• **SOURCE DATA**
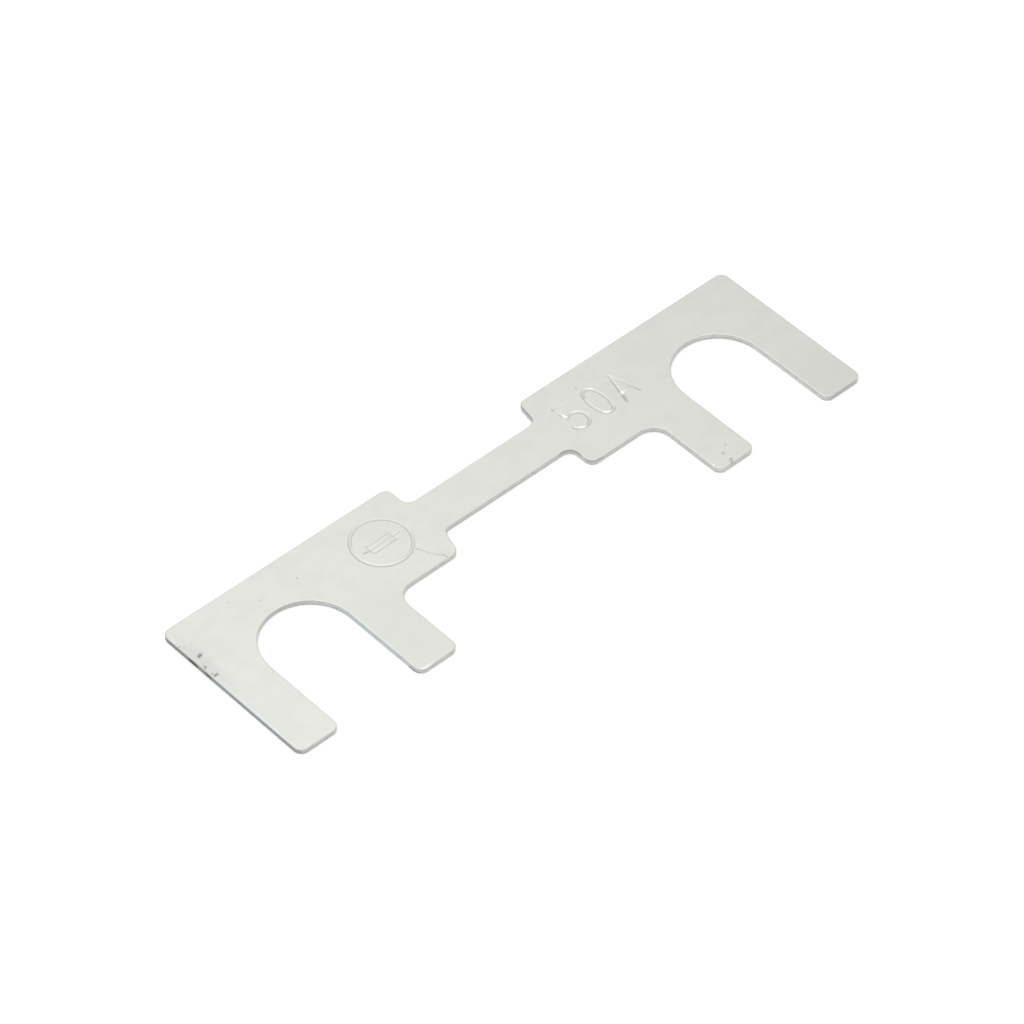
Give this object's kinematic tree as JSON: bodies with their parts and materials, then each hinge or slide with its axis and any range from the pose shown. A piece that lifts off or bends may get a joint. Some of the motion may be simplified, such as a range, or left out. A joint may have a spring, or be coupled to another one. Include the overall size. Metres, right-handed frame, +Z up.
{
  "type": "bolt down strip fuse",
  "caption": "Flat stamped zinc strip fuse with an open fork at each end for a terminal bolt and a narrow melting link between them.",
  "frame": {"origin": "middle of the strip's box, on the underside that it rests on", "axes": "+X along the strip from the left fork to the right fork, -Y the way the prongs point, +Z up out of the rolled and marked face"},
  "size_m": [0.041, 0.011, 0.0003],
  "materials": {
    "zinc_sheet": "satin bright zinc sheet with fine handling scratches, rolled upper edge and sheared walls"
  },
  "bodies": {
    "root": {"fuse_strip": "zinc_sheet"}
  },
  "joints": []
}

• **REQUIREMENT**
Reproduce the entire listing word for word.

• **SOLUTION FOR THIS EXERCISE**
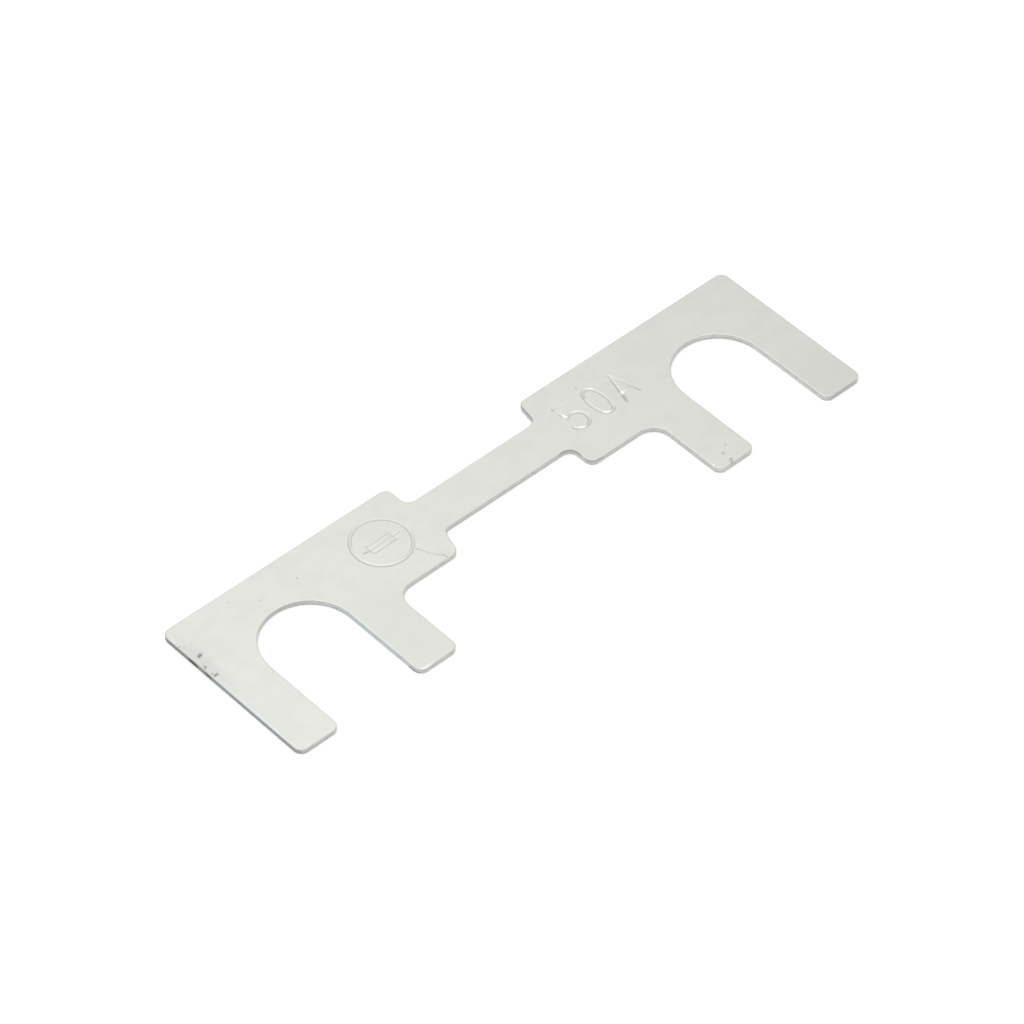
Give this object's kinematic tree as JSON: bodies with their parts and materials, then each hinge or slide with its axis and any range from the pose shown. A piece that lifts off or bends may get a joint. Some of the motion may be simplified, such as a range, or left out. A joint may have a spring, or be coupled to another one. Include the overall size. Metres, right-handed frame, +Z up.
{
  "type": "bolt down strip fuse",
  "caption": "Flat stamped zinc strip fuse with an open fork at each end for a terminal bolt and a narrow melting link between them.",
  "frame": {"origin": "middle of the strip's box, on the underside that it rests on", "axes": "+X along the strip from the left fork to the right fork, -Y the way the prongs point, +Z up out of the rolled and marked face"},
  "size_m": [0.041, 0.011, 0.0003],
  "materials": {
    "zinc_sheet": "satin bright zinc sheet with fine handling scratches, rolled upper edge and sheared walls"
  },
  "bodies": {
    "root": {"fuse_strip": "zinc_sheet"}
  },
  "joints": []
}